Sure wish you had the tiny tech specialty, huh, Mannequin?

Actually, probably not. He seems like he’d be thrilled at the idea of being less human.

I was inclined to suspect that, crazy as he was, that reality made him more inclined to go for elegant, efficient design over more rugged craftsmanship.

Hmm. Maybe.

The propeller blades in his ankle, the chain retraction mechanisms in his arms, they were built to be lightweight, to use minimal energy, and achieve maximum effect at the same time.

But yeah, this does make sense in general. Especially from the specialty perspective – energy efficiency is another thing that’s really important for the sort of structures Sphere was planning to build.

The last quarter of the retraction process was a fraction slower.  Silk glue gumming up the works, I could hope.  I saw him look at his arm, then flex the fingers, as if to test them.

If he can’t detect the silk, this must be quite confusing to him.

While he was distracted, I made a fifth pass with my formation.  I tried to be more subtle about it, carefully draping the silk over him rather than letting it pull tight against him with enough collective force to move him off-balance.

Clearly you need the Silk Touch enchantment to harvest Mannequin.

…yeah, no, that Minecraft joke was way too forced.

He attacked, stretching out the arm I hadn’t gummed up.  The pain from the most recent hit to my stomach slowed me down, and his fist collided with me, knocking me over for what seemed like the hundredth time.

Skitter’s like a bowling pin at this point, with how regularly she gets knocked over.

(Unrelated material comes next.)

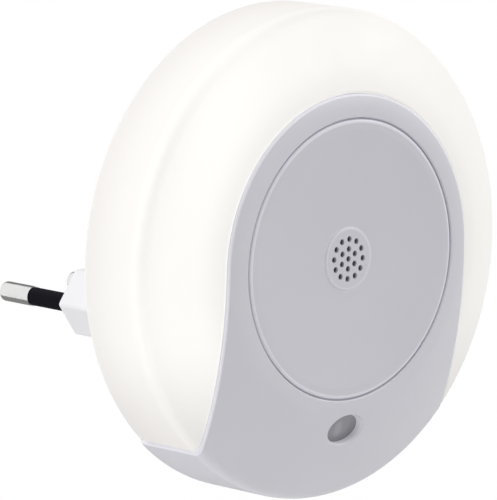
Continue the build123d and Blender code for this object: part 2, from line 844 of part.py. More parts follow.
def make_light_sensor():
    """Round phototransistor that looks out of the window, on two leads."""
    centre = Plane(
        origin=(0, -front_to_plug_face, axis_above_pins - window_drop), x_dir=(1, 0, 0), z_dir=(0, 0, 1)
    )
    rear = sensor_depth + sensor_length
    dome_run = sensor_radius * sin(radians(45))
    with BuildPart() as sensor:
        with BuildSketch(centre):
            with BuildLine():
                ThreePointArc(
                    (0, sensor_depth),
                    (dome_run, sensor_depth + sensor_radius - dome_run),
                    (sensor_radius, sensor_depth + sensor_radius),
                )
                Polyline(
                    (sensor_radius, sensor_depth + sensor_radius),
                    (sensor_radius, rear - sensor_rim_thickness),
                    (sensor_rim_radius, rear - sensor_rim_thickness),
                    (sensor_rim_radius, rear),
                    (0, rear),
                    (0, sensor_depth),
                )
            make_face()
        revolve(axis=Axis(centre.origin, (0, 1, 0)))
        with BuildSketch(facing_front(board_depth)):
            with Locations((0, -window_drop)):
                with GridLocations(lead_pitch / 2, 0, 2, 1):
                    Circle(lead_radius)
        extrude(amount=board_depth - rear)
    sensor.part.label = "light_sensor"
    return sensor.part


def make_main_board():
    """Round circuit board, clamped between the bosses and the cover's posts."""
    with BuildPart() as board:
        with BuildSketch(facing_front(board_rear)):
            Circle(board_radius)
            with Locations(*screw_places):
                Circle(through_hole_radius, mode=Mode.SUBTRACT)
        extrude(amount=board_thickness)
    board.part.label = "main_board"
    return board.part


def make_leds():
    """Light-emitting diodes along the light ring, none behind the grey foot."""
    with BuildPart() as leds:
        with BuildSketch(facing_front(board_depth)):
            for angle in led_angles:
                with Locations(on_circle(led_circle_radius, angle)):
                    Rectangle(led_width, led_length, rotation=angle)
        extrude(amount=led_height)
    leds.part.label = "leds"
    return leds.part


def make_reflector():
    """White ring that throws the light forward: floor with windows and an inner wall."""
    floor_rear = board_depth - reflector_floor_gap
    floor_front = floor_rear - reflector_wall
    wall_outer = reflector_inner_radius + reflector_wall
    window_width = led_width + 2 * led_window_margin
    window_length = led_length + 2 * led_window_margin
    with BuildPart() as reflector:
        with BuildSketch(body_section):
            draw_ring(reflector_inner_radius, reflector_outer_radius, floor_front, floor_rear)
            draw_ring(reflector_inner_radius, wall_outer, reflector_front_depth, floor_rear)
        revolve(axis=body_axis)
        with BuildSketch(facing_front(board_depth)):
            for angle in led_angles:
                with Locations(on_circle(led_circle_radius, angle)):
                    Rectangle(window_width, window_length, rotation=angle)
            with Locations(*screw_places):
                Circle(boss_radius + boss_window_margin)
            with Locations((0, -window_drop)):
                Circle(window_half_width + window_collar_wall + boss_window_margin)
        extrude(amount=board_depth, mode=Mode.SUBTRACT)
    reflector.part.label = "reflector"
    return reflector.part


def make_block(label, size, place):
    """Box-shaped component on the rear of the circuit board."""
    width, height, depth = size
    with BuildPart() as block:
        with BuildSketch(facing_front(board_rear)):
            with Locations(place):
                RectangleRounded(width, height, part_edge_round)
        extrude(amount=-depth)
    block.part.label = label
    return block.part


def make_electrolytic_capacitor():
    """Can-shaped capacitor standing on the board."""
    with BuildPart() as can:
        with BuildSketch(facing_front(board_rear)):
            with Locations(electrolytic_place):
                Circle(electrolytic_radius)
        extrude(amount=-electrolytic_height)
        fillet(can.edges().group_by(Axis.Y)[-1], radius=part_edge_round)
    can.part.label = "electrolytic_capacitor"
    return can.part


def make_fusible_resistor():
    """Fusible resistor standing on end, held off the board by its lead."""
    with BuildPart() as resistor:
        with BuildSketch(facing_front(board_rear)):
            with Locations(resistor_place):
                Circle(lead_radius)
        extrude(amount=-resistor_stand_off)
        with BuildSketch(facing_front(board_rear + resistor_stand_off)):
            with Locations(resistor_place):
                Circle(resistor_radius)
        extrude(amount=-resistor_length)
        fillet(resistor.edges().group_by(Axis.Y)[-1], radius=part_edge_round)
    resistor.part.label = "fusible_resistor"
    return resistor.part


def make_varistor():
    """Flat round varistor standing on its edge."""
    rest = board_rear + varistor_radius - part_edge_round
    with BuildPart() as disc:
        centre = (varistor_place[0], rest - front_to_plug_face, axis_above_pins + varistor_place[1])
        with BuildSketch(Plane(origin=centre, x_dir=(1, 0, 0), z_dir=(0, 0, 1))):
            Circle(varistor_radius)
        extrude(amount=varistor_thickness / 2, both=True)
        split(bisect_by=facing_front(board_rear), keep=Keep.BOTTOM)
    disc.part.label = "varistor"
    return disc.part


def make_wire(side, label):
    """Insulated wire from a pin's tail to its pad on the circuit board."""
    pin_x = side * pin_spacing / 2
    pad_x = side * wire_pad_place[0]
    pad_z = axis_above_pins + wire_pad_place[1]
    start_y = pin_tail_depth - front_to_plug_face
    end_y = board_rear - front_to_plug_face
    third = (start_y - end_y) / 3
    with BuildPart() as wire:
        with BuildLine() as route:
            FilletPolyline(
                (pin_x, start_y, 0),
                (pin_x, start_y - third, 0),
                (pad_x, end_y + third, pad_z),
                (pad_x, end_y, pad_z),
                radius=wire_bend_radius,
            )
        with BuildSketch(Plane(origin=route.line @ 0, z_dir=route.line % 0)):
            Circle(wire_radius)
        sweep(path=route.line)
    wire.part.label = label
    return wire.part


def make_housing_screws():
    """Four screws from the rear cover through the board into the bosses."""
    with BuildPart() as screws:
        with BuildSketch(facing_front(head_seat_depth)):
            with Locations(*screw_places):
                Circle(screw_shank_radius)
        extrude(amount=screw_length)
        with BuildSketch(facing_front(head_seat_depth + screw_head_height)):
            with Locations(*screw_places):
                Circle(screw_head_radius)
        extrude(amount=screw_head_height)
        with BuildSketch(facing_front(head_seat_depth + screw_head_height)):
            for angle in (0, 90):
                with Locations(*screw_places):
                    Rectangle(2 * screw_shank_radius, screw_slot_width, rotation=angle)
        extrude(amount=screw_slot_depth, mode=Mode.SUBTRACT)
    screws.part.label = "housing_screws"
    return screws.part


pieces = [
    make_front_housing(),
    make_diffuser(),
    make_rear_cover(),
    make_plug_body(),
    make_pin(-1, "pin_left"),
    make_pin(1, "pin_right"),
    make_pin_sleeve(-1, "pin_sleeve_left"),
    make_pin_sleeve(1, "pin_sleeve_right"),
    make_front_button(),
    make_acoustic_mesh(),
    make_button_clips(),
    make_return_spring(),
    make_microphone(),
    make_microphone_boot(),
    make_switch_base(),
    make_switch_plunger(),
    make_sensor_lens(),
    make_light_sensor(),
    make_main_board(),
    make_leds(),
    make_reflector(),
    make_block("film_capacitor", capacitor_size, capacitor_place),
    make_electrolytic_capacitor(),
    make_block("bridge_rectifier", rectifier_size, rectifier_place),
    make_fusible_resistor(),
    make_block("controller_chip", controller_size, controller_place),
    make_varistor(),
    make_wire(-1, "live_wire"),
    make_wire(1, "neutral_wire"),
    make_housing_screws(),
]

os.makedirs("parts", exist_ok=True)
for piece in pieces:
    export_step(piece, f"parts/{piece.label}.step")
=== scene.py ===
import bpy
from math import radians
from mathutils import Euler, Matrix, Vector


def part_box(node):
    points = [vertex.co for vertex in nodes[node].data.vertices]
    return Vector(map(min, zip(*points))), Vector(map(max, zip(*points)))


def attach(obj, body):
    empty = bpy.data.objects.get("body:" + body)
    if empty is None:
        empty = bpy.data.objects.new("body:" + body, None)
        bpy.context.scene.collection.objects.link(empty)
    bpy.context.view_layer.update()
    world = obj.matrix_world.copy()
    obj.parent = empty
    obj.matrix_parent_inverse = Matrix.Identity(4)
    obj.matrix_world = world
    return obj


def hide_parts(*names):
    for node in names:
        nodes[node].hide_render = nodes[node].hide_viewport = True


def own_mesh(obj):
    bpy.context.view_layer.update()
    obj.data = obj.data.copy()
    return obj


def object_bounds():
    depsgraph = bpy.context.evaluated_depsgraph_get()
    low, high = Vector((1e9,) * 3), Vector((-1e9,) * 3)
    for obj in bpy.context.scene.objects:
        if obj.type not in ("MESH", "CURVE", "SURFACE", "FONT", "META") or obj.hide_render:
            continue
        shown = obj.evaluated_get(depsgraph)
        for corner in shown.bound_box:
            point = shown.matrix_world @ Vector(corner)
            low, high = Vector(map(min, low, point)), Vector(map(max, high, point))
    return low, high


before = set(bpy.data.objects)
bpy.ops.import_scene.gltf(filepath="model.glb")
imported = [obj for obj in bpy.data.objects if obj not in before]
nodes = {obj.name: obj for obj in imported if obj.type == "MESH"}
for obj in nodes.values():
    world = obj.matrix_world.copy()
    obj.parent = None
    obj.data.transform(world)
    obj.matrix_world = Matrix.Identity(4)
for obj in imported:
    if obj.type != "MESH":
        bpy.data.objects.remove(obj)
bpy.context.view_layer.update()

MM = 0.001
BLACK = (0.0, 0.0, 0.0)
WHITE = (1.0, 1.0, 1.0)

# ---- Camera ----------------------------------------------------------------------------------
CAMERA_PLACE = (-0.65719, -0.72951, 0.17122)
CAMERA_TURN = (80.661, -0.3834, -43.6529)     # degrees about X, Y and Z
CAMERA_LENS = 360.0                           # millimetres, as is the sensor
CAMERA_SENSOR = 36.0
CAMERA_NEAR = 0.05
CAMERA_FAR = 30.0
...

I managed to backhand it off of me before he could do anything, and hurried to my feet.

Time to gum up this arm too?

While the arm was still partially extended, I managed to deposit spiders on the chain.  They immediately began straining to produce silk glue on and around the mechanisms that allowed the chain to retract.  One spider wasn’t much, but all together, it added up.

In a lot of cases I would be like “this would be cool in animation or live action”, but this? This reminds me of a different medium. This is more like the process of taking down a video game boss one limb at a time.